Пьяный поэт позвонил с утра и стал путано рассказывать, что где-то, в каком-то невнятном узле всемирной паутины его объявили умершим, нет, куда там, покончившим с собой. Это чья-то ошибка дурная шутка подлость провокация аааа ужас что что мне делать.
Я, ежеутренне весьма тупой и малоэмоциональный, в русле оных качеств ему и ответствовал: дескать, вот, буквально вчера жаловались на бессобытийность бытия, а тут эдакое. Он же убивался немало, всецело ввергнутый в воронку этой дурацкой и вполне заурядной интриги.
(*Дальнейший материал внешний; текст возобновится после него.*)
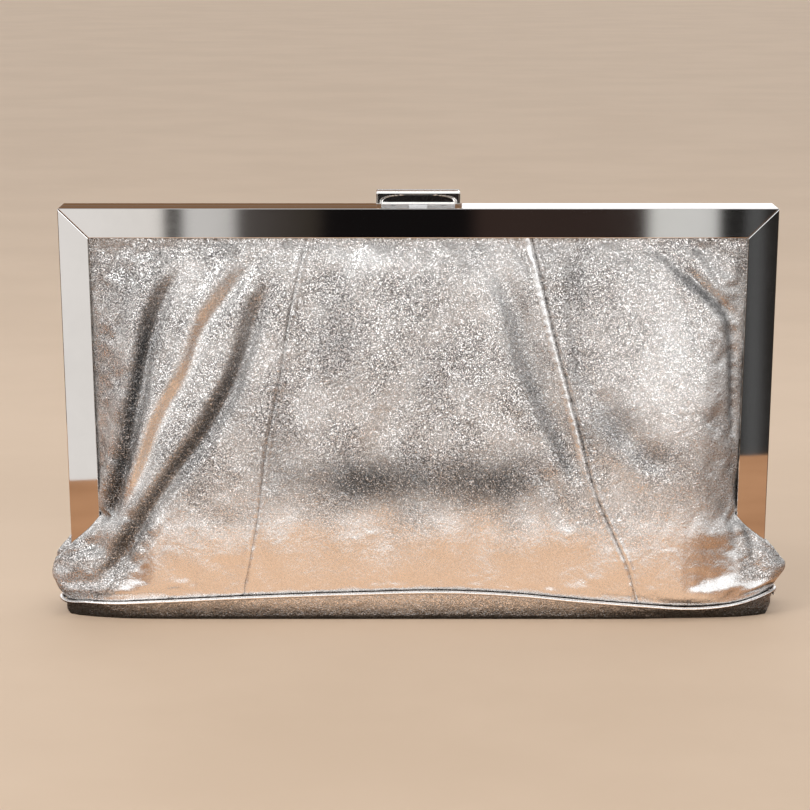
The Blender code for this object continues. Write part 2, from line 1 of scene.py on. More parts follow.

Я понимаю, что, коснись дело меня, я тоже был бы обескуражен, взвинчен, ажитирован и удручён. Но вот как-то не получался из меня с утра пораньше толковый эмпат.
*
После того, как разговор закончился, я стал думать заявленную тему. Ох уж эти поэты. Ничего не скажу про упомянутую историю, на моего поэта не похоже, а так ведь хлебом не корми – дай заинтриговать богему своей ложной кончиной. В биографиях немалого числа персонажей российской литературы мелкими буквами числится и это: «время от времени распространял слухи о своей смерти».
*
С Блоком, конечно, тоже иная история, но «предсмертная» его записка во всех смыслах показательна: «В моей смерти прошу никого не винить. Причины ее вполне «отвлечённы» и ничего общего с «человеческими» отношениями не имеют. Верую во Единую Святую Соборную и Апостольскую Церковь. Чаю Воскресения Мертвых. И Жизни Будущего Века. Аминь. Поэт Александр Блок».
*
(Это перед объяснением в любви Любови Менделеевой. Дескать, вот откажет, я и застрелюсь. Я и револьвер загодя купил. А она взяла, да и согласилась, будь оно неладно.)
*
Внешняя сторона всех этих выкрутасов с «распространением слухов» вполне понятна: неудовлетворённое самолюбие желает реализоваться вот в таком странном обличье, - в саване, в домовине с глазетом, туды его в качель. Смотри знаменитый эпизод из «Ералаша», именуемый «Прости, Жмуриков!» Чистой воды детские фантазии: вот тогда поймут и оценят, вот тогда и засверкает что есть сил мой crazy diamond.
*
(А было бы забавно. Поэт Z якобы умирает, на самом деле десять лет кряду живёт в подполе у своей двоюродной тётки. За эти десять лет посмертно получает кучу наград, издаётся ПСС, снимаются документальные фильмы, бюст на родине героя, ежегодный фестиваль поэзии имени, поэтическая премия имени, и т.д. И тут появляется несколько заплесневевший и отёкший Z, - как в таком случае прикажете поступить? Ужасная, ужасная коллизия…)
*
Другое дело, что шутками-прибаутками тут не отделаешься. Не устану повторять, что самое опасное занятие в мире – это пытаться шутить с любовью и смертью. Две эти дамы не то, что совершенно лишены чувства юмора, нет же, есть оно у них, только весьма своеобычное, - и, как только ты попытаешься пошутить с ними, они тебе ответят, но так, как ты и предполагать не мог никогда.
*
«Великому учителю Уммону пришлось лишиться одной ноги для того, чтобы постичь великий жизненный принцип, лежащий в основе всей Вселенной, а также в основе его собственного незначительного существования. Три раза он приходил к своему будущему учителю Бокодаю, который был тогда старшим учеником Ринзая, ученика Обаку, и лишь на четвертый раз он был допущен к нему. Учитель спросил: "Кто ты?" "Я Бунэн", - ответил монах. (Бунэн - настоящее имя. Уммон - это название монастыря, где он впоследствии стал учителем.) Когда этому ищущему истину монаху позволили войти в ворота, учитель схватил его за воротник и закричал: "Говори! Говори!" Уммон колебался, и учитель вытолкнул его за ворота, сказав: "Какой ты никудышный парень (дословно - "старый неуклюжий буравчик династии Чинь".) Когда поспешно закрывали ворота, одна нога Уммона и была сломана. Сильная боль, которую он при этом испытал, очевидно, пробудила бедного парня к восприятию важнейшего жизненного принципа. Он уже больше не был озабоченным, жалким монахом: достигнутое просветление воздало ему сторицею за утрату ноги». (Дайсэцу Тайтаро Судзуки, «Основы дзэн-буддизма»)
*
Ну, да, что-то в этом духе. Только порой одной ногой не отделаешься. Тем паче, поэты – народ впечатлительный, и, уж коли начнут играть в смерть, то невесть чем всё это может закончиться. Закончиться именно тогда, когда сам поэт уже и наигрался, уже и успокоился, уже и начал копить на какой-никакой гелендваген, - а тут-то ему башку дверью и прищемит. И никакого просветления.